Its not the existential anguish that we're stuck with. Its not losing cachet. Its not that something has changed and we can never have it again. Its not even all this Calvinist hooey, that complacency drivel that tells us to work real hard for no worldly gain, because gain is sin, and now we've gained so now we're confused.
What everyone is worrying about is that now we're stuck with baseball. But if that's not interesting to you, you can go fuck off, because you're not a real fan. I'm a red sox fan because I’m from Boston, yes, but I’m a red sox fan because I’m a baseball fan first, because baseball is the greatest thing ever.
It's a shame that the game can't sell itself, and that the story lines are required, rather than providing an exciting supplement to the game itself. But if you just want story lines, watch a goddam soap opera. Go see who the real boss is on that twist ending on that big fat obnoxious sadistic voyeuristic culture boss show.
The saga is over. The climax was even anti-climactic. We are now in epilogue. Of course, we'll do all we can to springboard it into a sequel. But we all know that the sequel is always inferior.

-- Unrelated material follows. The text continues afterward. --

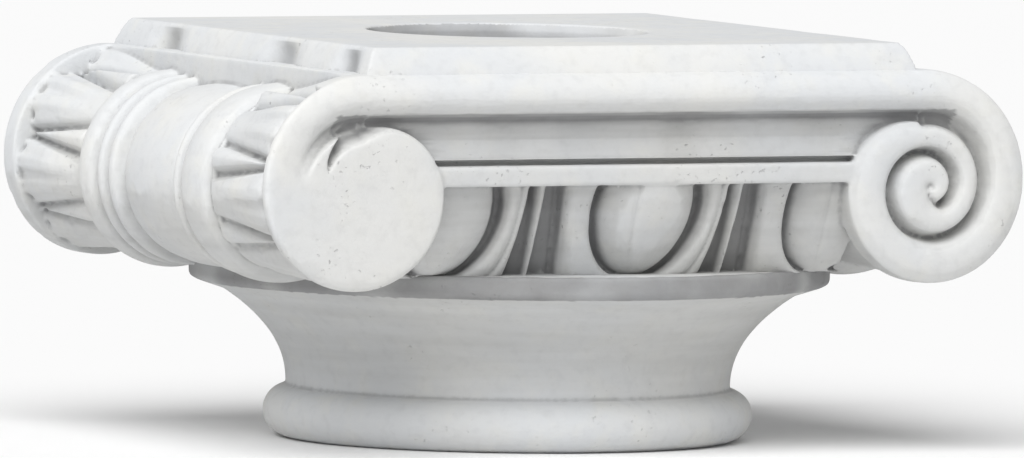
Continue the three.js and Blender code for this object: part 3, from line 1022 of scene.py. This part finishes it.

After having finally told the story, and having lived through it, we are changed. There was a moral, and an inspirational one at that. And we do get to stick it to the Yankee fans, and we do get to see if we can do it again, and see whether the Yankees will take it away from us like they did to Brooklyn in '56, just one year after the Dodgers finally beat the Yanks in '55, or how the Empire got back at the rebels just one movie after they blew up the death star. Stories abound, thankfully, for surely it is more fun that way.
But now we really find out something fundamental about ourselves. And that's whether we like baseball.
Pitchers and catchers report in 15 weeks.